Embosser Using Polymer Roller for Production of Improved Braille and Tactile Grap

Period of Performance: 09/01/2013 - 08/31/2014


Phase 2 SBIR

Recipient Firm

Viewplus Technologies, Inc.
Principal Investigator


DESCRIPTION (provided by applicant): The specific aim of this proposal is to develop and implement a new type of technology for production of braille and tactile graphics that uses a system in which metal punch pins fire into a smooth polymer-coated shaft rather than into a machined metal die as with most current embossing technologies. The successful completion of this project will yield a new braille and tactile graphics embosser that utilizes a polymer roller based embossing system and prints full color ink on cut sheet paper up to A3/tabloid size. This new embosser will allow embossing anywhere on a page, permitting braille that meets specific national standards and smoother, more continuous graphics to be created together on the same page with full color print. The development of the new embosser will begin with finalization of the polymer roller design, if this is not accomplished prior to the end of the Phase I research, and selection of metal punch pins sized and shaped to produce the best quality dots.
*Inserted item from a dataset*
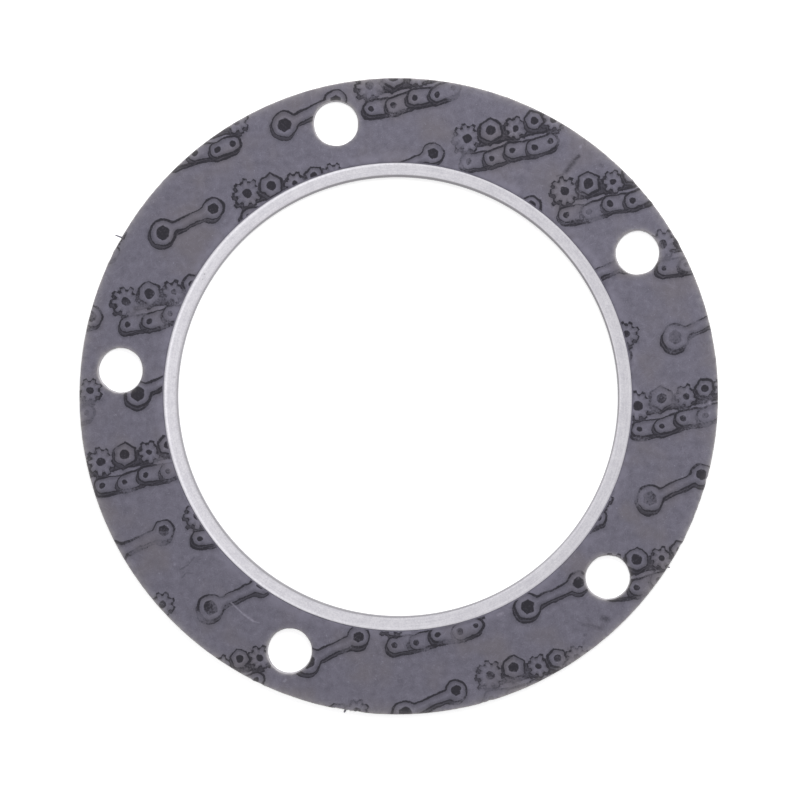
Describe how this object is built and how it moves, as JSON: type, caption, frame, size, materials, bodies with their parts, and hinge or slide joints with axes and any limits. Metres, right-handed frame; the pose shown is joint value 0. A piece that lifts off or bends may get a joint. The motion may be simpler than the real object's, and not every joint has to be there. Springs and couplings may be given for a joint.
{
  "type": "cylinder head gasket",
  "caption": "Round flat head gasket: a die-cut fibre sheet with stud holes, its bore edge bound by a crimped U-section steel fire ring.",
  "frame": {"origin": "on the bore axis, at the lower face of the fire ring, on which the gasket lies", "axes": "+Z along the bore axis, out of the upper face; +X to the right and +Y to the top of the gasket as pictured from above"},
  "size_m": [0.121, 0.121, 0.0016],
  "materials": {
    "sheet_fibre": "matte",
    "ring_steel": "satin"
  },
  "bodies": {
    "root": {"gasket_sheet": "sheet_fibre", "fire_ring": "ring_steel"}
  },
  "joints": []
}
Next the embosser hardware and electronics will be developed, followed by the firmware and drivers necessary to control the hardware to emboss graphics and braille where desired along the smooth surface of the polymer roller. After this development is complete, braille translation and graphics editing software will be optimized for the new embossing system. The technical advancements implemented in the new embosser will improve and speed up access to graphical information by the visually impaired, providing a great benefit, especially to those studying or working in technical fields such as science, mathematics and engineering. The new embosser utilizing the polymer roller based embossing system will also be up to 20% cheaper to manufacture than a similar model based on the current technology, permitting better embossers to be sold at a lower price, allowing more customers to purchase them. This will lead to more people with visual impairments getting better access to tactile materials they need for education, in their professions and in their daily lives, which certainly has the potential to improve their mental health and quality of life. Mental health and quality of life issues for blind people are pat of the mission of the National Eye Institute.